Sandra actualmente lucha con su salud mental tras estos episodios de violencia que parecen estar más vivos que nunca en su memoria. Lucha además con un silencio desolador, con el miedo y la culpa que le genera la sola idea de enfrentar a su abusador y con la tristeza de tener que compartir aún espacios con él. 

Responsabilidad de todos

Uno de los retos que reconoce UNICEF en su campaña es que la sociedad reconozca el impacto en la vida de las víctimas y en el desarrollo de la sociedad. La sociedad pierde la posibilidad de que estas personas contribuyan con todo su potencial al desarrollo de sus familias, comunidades y el país, y esto es algo que vive Sandra, a quién en muchas ocasiones le ha costado mantener estabilidad en su centro de estudios y laboral.

“No sabes lo difícil que es ver que después de todo yo fui la que se apagó. En casa nadie me conocía, durante años después de lo ocurrido, mientras más iba tomanqdo conciencia de lo que me pasó, más lejana fui. Nadie ha sabido lo que es que yo baile, o cante o sea cariñosa y expresiva en mi entorno familiar. En el fondo los culpaba”. Sandra habla con una voz firme, pero apenada.

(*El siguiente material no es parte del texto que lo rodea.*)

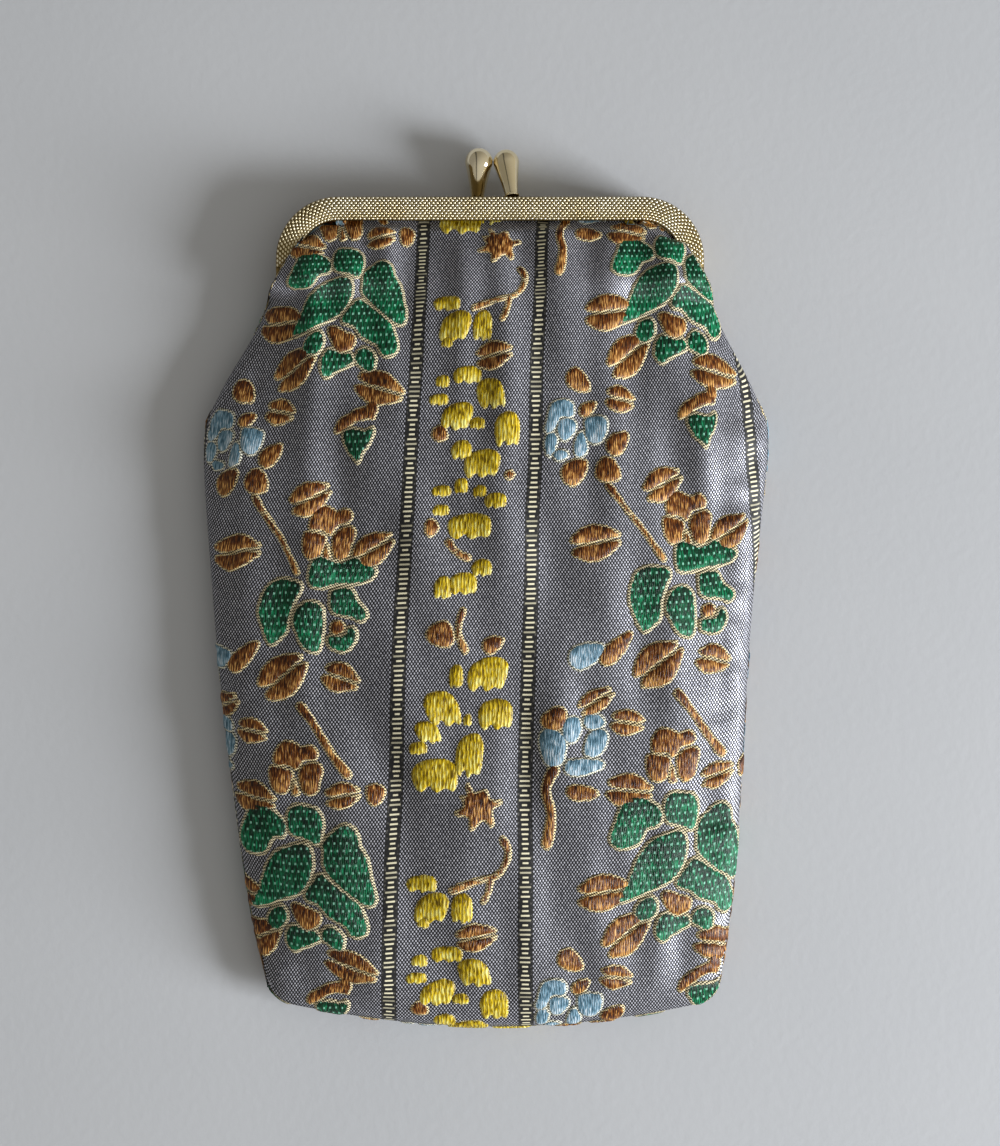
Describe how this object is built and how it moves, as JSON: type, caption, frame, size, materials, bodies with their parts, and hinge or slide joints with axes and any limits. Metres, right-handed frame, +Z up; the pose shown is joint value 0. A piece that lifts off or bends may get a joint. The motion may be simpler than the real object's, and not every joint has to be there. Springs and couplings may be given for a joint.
{
  "type": "kiss lock coin purse",
  "caption": "Tall floral brocade pouch with woven ladder stripes, held in a hinged gold metal frame that closes with two crossing ball knobs.",
  "frame": {"origin": "on the table under the middle of the closed purse lying on its back, half way between the sewn bottom and the knobs' tips", "axes": "+X to the right across the purse, +Y towards the clasp, +Z up, away from the table"},
  "size_m": [0.113, 0.1761, 0.0153],
  "materials": {
    "frame_metal": "pale gold plate, embossed all over with rows of fine dots",
    "bright_metal": "polished pale gold plate",
    "brocade": "silver and black brocade with coloured flower motifs and gold-edged ladder stripes",
    "lining": "plain satin-weave lining",
    "paper_cord": "twisted paper cord, pressed flat"
  },
  "bodies": {
    "back_half": {"rear_frame": "frame_metal", "left_hinge_rivet": "bright_metal", "right_hinge_rivet": "bright_metal", "rear_clasp_knob": "bright_metal", "rear_paper_cord": "paper_cord", "back_panel": "brocade", "back_lining": "lining", "front_panel": "brocade", "front_lining": "lining"},
    "front_half": {"front_frame": "frame_metal", "front_clasp_knob": "bright_metal", "front_paper_cord": "paper_cord"}
  },
  "joints": [
    {"name": "frame_hinge", "type": "hinge", "parent": "back_half", "child": "front_half", "pos_m": [0, 0.06055, 0.005], "axis": [1, 0, 0], "range_deg": [0, 100], "deforming": ["front_panel", "front_lining"]}
  ]
}
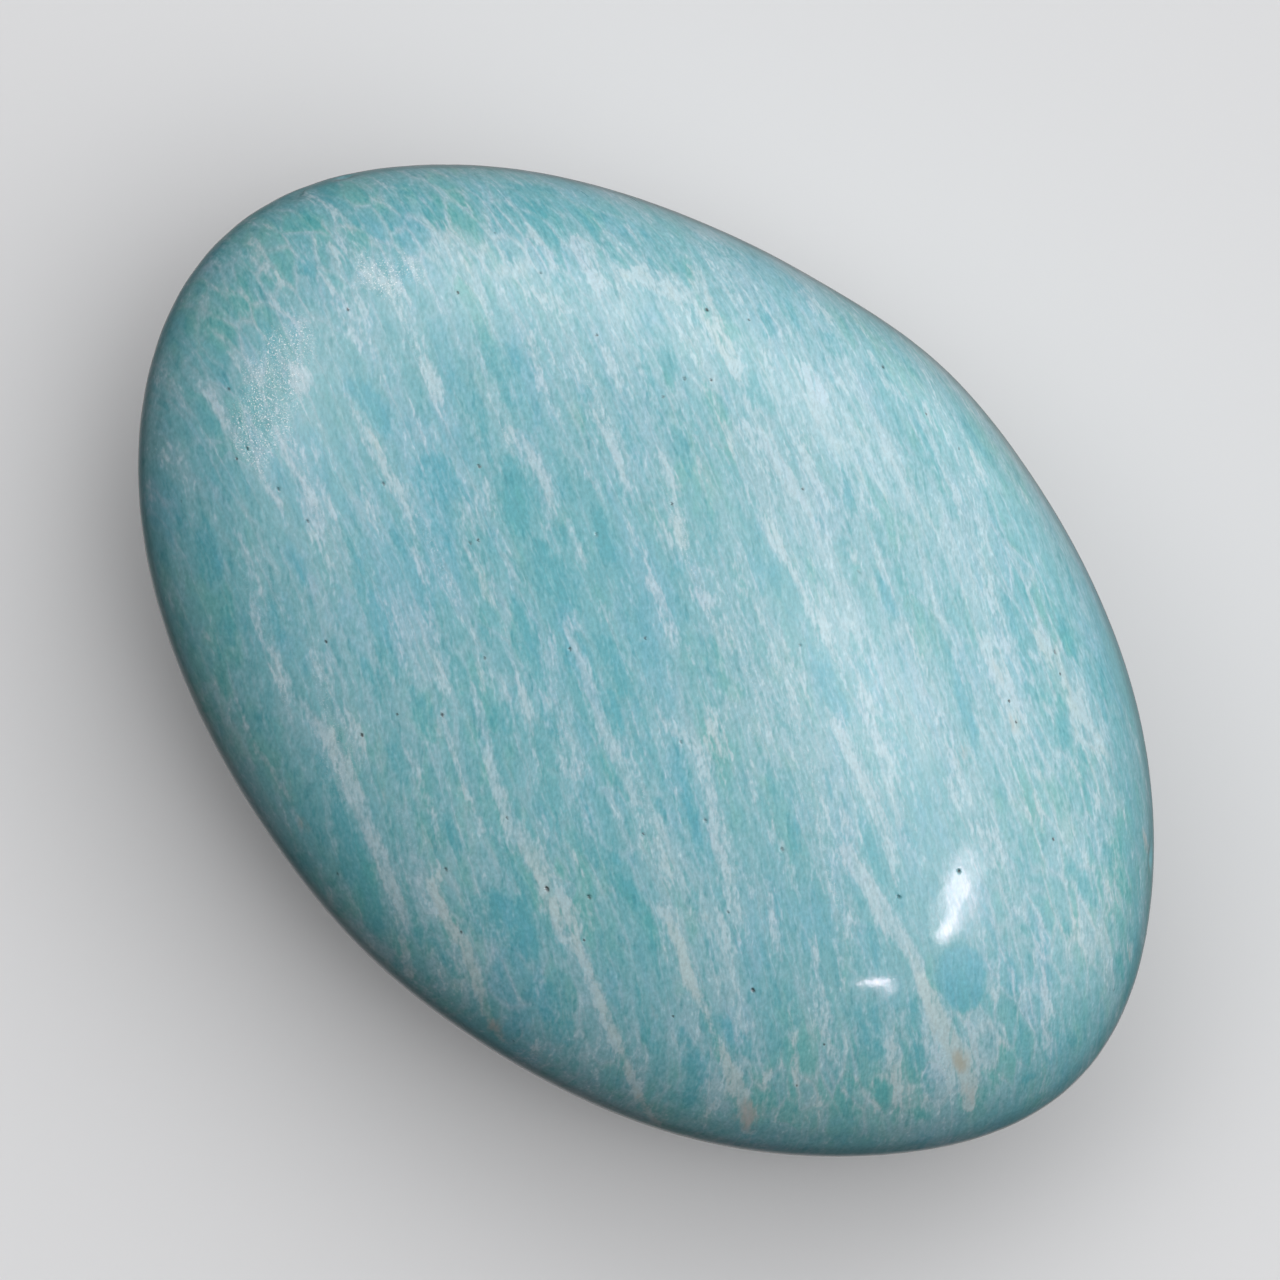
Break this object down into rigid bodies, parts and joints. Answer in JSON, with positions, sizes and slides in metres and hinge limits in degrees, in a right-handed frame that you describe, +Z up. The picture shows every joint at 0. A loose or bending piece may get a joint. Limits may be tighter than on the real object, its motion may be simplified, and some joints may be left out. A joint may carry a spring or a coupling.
{
  "type": "polished amazonite palm stone",
  "caption": "Smooth, flattened oval pebble of polished blue-green amazonite that fits in a palm and lies steady on a small flat underneath.",
  "frame": {"origin": "on the surface that the stone rests on, under the middle of its outline", "axes": "+X along the longest diameter, +Y across the stone, +Z up through its thickness"},
  "size_m": [0.07, 0.048, 0.025],
  "materials": {
    "amazonite": "polished, streaked and patchy teal with pale perthite lines"
  },
  "bodies": {
    "root": {"stone": "amazonite"}
  },
  "joints": []
}
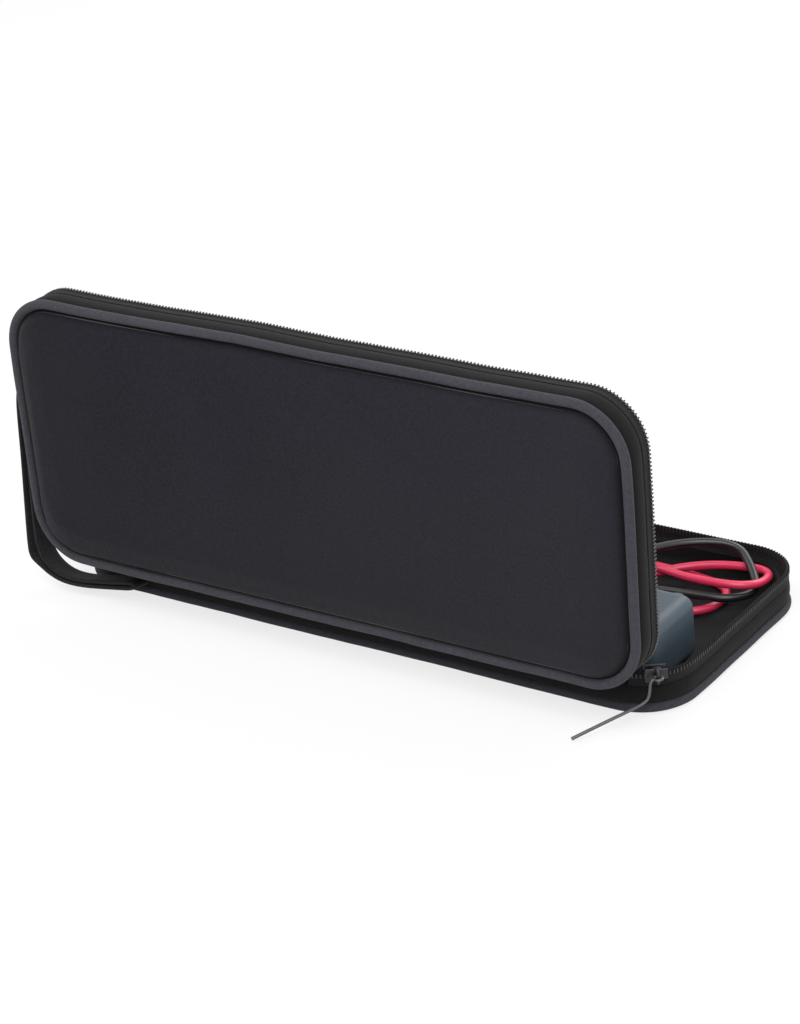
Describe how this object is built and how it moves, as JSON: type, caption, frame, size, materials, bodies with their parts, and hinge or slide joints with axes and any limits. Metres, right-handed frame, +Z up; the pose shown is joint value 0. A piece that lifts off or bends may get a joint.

“Me entristece que yo tenga que ser la mala, la retraída, la antipática para ellos, y que él, siempre tan sociable y carismático, viva con tanta tranquilidad. Es algo que aún no logro asimilar, pero no puedo hacer otra cosa. Aunque mis papás me creyeron y me dijeron que me apoyarían con una denuncia, no podía hacerles eso. Él sigue siendo su hijo y si yo lo reporto a las autoridades seguiré siendo la que tardó en hablar, la que no tiene pruebas”, agrega.

Sin embargo, Sandra reconoce que aunque será un largo camino, el haber iniciado ha sido un gran paso de valentía, y aunque no se siente lista para denunciar, se ha sentido mucho más tranquila al poder hablar y, sobre todo, nombrar lo sucedido en su infancia.


“A mí me violaron durante años en múltiples ocasiones y no me da pena contarlo. Y aunque a veces sea difícil. Ahora lo nombro tal cual. Se lo digo a mi mamá cuando pretende hacer reuniones familiares o a mis amigos cuando parecen no empatizar con situaciones de violencia. Me violaron, yo no tuve la culpa, yo era solo una niña, y yo soy la que asume las consecuencias, lo reconozco así”.